Basically, go is "pass by value" because the language forces you to always be explicit about when you are copying an entire value, and when you are only copying a pointer.


Of the complaints you can make about Go's type system (and there are many), being too complex is not one of them.


In the comments he says he changed his mind about Go, and the necessity of the efficiency gain over Racket. So there's some confusion apparently. https://cxwangyi.wordpress.com/2012/07/22/why-go-use-racket/...


It's a chicken and egg problem, but the real reason for me to use Go vs Racket is that learning the former will further my career significantly, while latter won't at all. Sad, but true.


It is incredibly sad and reflective of a broken industry.

One of the major advantages of Go is that it is easy to learn for existing programmers as there are very few different abstractions/features.

Yet plenty of companies are now requiring prior experience in Go, erasing most of the benefits of using Go.


...use your words... not your down votes


It depends. Learning Racket and the design methodology taught by Felleisen, et al. could help you become a better programmer in general, and thus significantly further your career.

How to Design Programs, Second Edition

http://www.ccs.neu.edu/home/matthias/HtDP2e/


Sure, I agree. But the impact is much less direct. Most interviews go like this: "Have you worked with Angular?". And you just don't really need to be a very good programmer to have a well-paying job.


I'd certainly be much more likely to hire someone who had worked through How To Design Programs


Author thinks Go's select statement has any resemblance to with epoll and kqueue. Didn't read further.


That's too bad, because you missed the brilliant ending to the post, in which the author answers the question posed in the title:

> P.S. As noted in [link], Racket programs build and run much slower than Go programs.


I like crosscompilation and being able to deploy a stand alone executable without the whole sdk needed.Does racket do that?



I may have missed in those docs any mention of cross-compilation. The first result for 'cross compile racket' is [1]. Of course that's from 2013, so maybe it changed since then.

[1] https://groups.google.com/forum/m/#!topic/racket-users/LLB6o...


You're right – I keyed in on "stand-alone executable" and not the "crosscompilation" part of the question.


The blog post is a couple of years old, so it's probably worth noting that PLaneT[1], mentioned by the author, has been superseded by a new Packages[2] system. PLaneT is still operating, however, and libraries hosted there can be installed with raco[3].

[1] http://planet.racket-lang.org/

[2] http://pkgs.racket-lang.org/

[3] http://docs.racket-lang.org/raco/index.html?q=


I'll come right out and say that I despise Go. It's a terrible language that ignores decades of language research and brings nothing new to the field, but has become popular due to Google hype.

That said, Go -> Racket is a pretty big jump. Even though I think Go is terrible, I can at least take the time to see the problems it's solving and offer comparable languages. I suggest Rust as a Go replacement.

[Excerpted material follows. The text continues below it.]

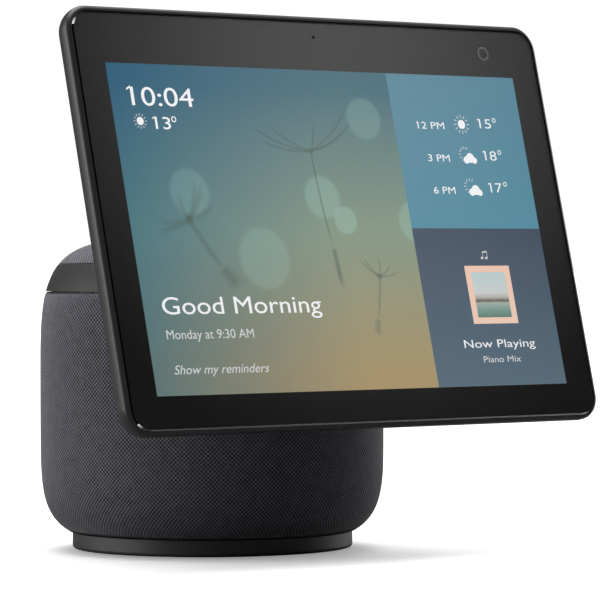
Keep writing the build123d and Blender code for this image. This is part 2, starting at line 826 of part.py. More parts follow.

Don't get me wrong, Racket is pretty good. It's not the Lisp I would pick (I really like Gambit Scheme) but it's at least a Lisp. But a high-level language like Racket isn't really comparable to Go. They're just in different spaces.


Rust's and Go's strengths are very dissimilar, there's no reason to consider one as the replacement for the other without considering a dozen other worthy languages in between.


Sure, if you make vague enough statements, they're hard to disprove, which might lead you to believe that what you said is correct even though you haven't made a provable or disprovable claim.

There are plenty of problems where one might consider using Go or Rust. The same cannot be said of Go and Racket, or Rust and Racket. I wouldn't consider using Racket for a situation where I need high performance or low memory usage--the numbers just don't work. Likewise I wouldn't look at Go or Rust for building a data-presentation type webapp.


I'm inclined to disagree about the distinction between pointers and values being explicit, and how that is bad - I think it might be the right decision in an imperative language that tries to be performant in a straightforward way (as opposed to language that tries to be performant by relying on compiler optimizations - that might work for certain languages). It allows you to be aware and more careful about indirection and memory layout, which obviously can buy you a lot with regards to performance.

It certainly seems like the more lower-hanging fruit than what the usual advice for getting a fast programming language is - make memory management explicit/manual (though it seems that if you have pervasive manual memory management, you end up with a clear and explicit distinction between values and pointers to values anyway).


shouldn't be: Why Go? (Use (Racket))


That looks like you want to use the result of Racket, rather than use Racket itself.


Racket's website (http://racket-lang.org/) has an "explain" button by the code snippet. Is the existence of such a button perhaps a statement about the quality of the syntax?


Did you even read what pops up when you hit that explain button?

  Sending email

  #lang racket ; Sending email from racket
  (require net/sendmail)
  (sleep (* (- (* 60 4) 15) 60)) ; 4h - 15m
  (send-mail-message
   (getenv "EMAIL") "Parking meter alert!"
   (list (getenv "EMAIL")) null null
   '("Time to go out and move your car."))

> "Racket comes with plenty of libraries."

> "To run the example, install Racket, start DrRacket, paste the example program into the top area in DrRacket, and click the Run button. Alternatively, save the program to a file and run racket on the file."

That section of the landing page is meant for people who have not been exposed to Racket before. It is meant to sell those people on the expressiveness/power of the language. The explain button is meant to explain exactly what that code snippet is meant to be demonstrating. Very few of those seem to touch on syntax at all.

It seems insane to me that somebody could spin user-consciousness on a language's website as as indicative of a low-quality language.


No, it's a statement that the developers of Racket care about explaining how things work.


Perhaps because they need to? Or do you find Racket as clear as other languages? Even other Lispy ones?

Without trying to be insulting, I find Racket aesthetically unappealing.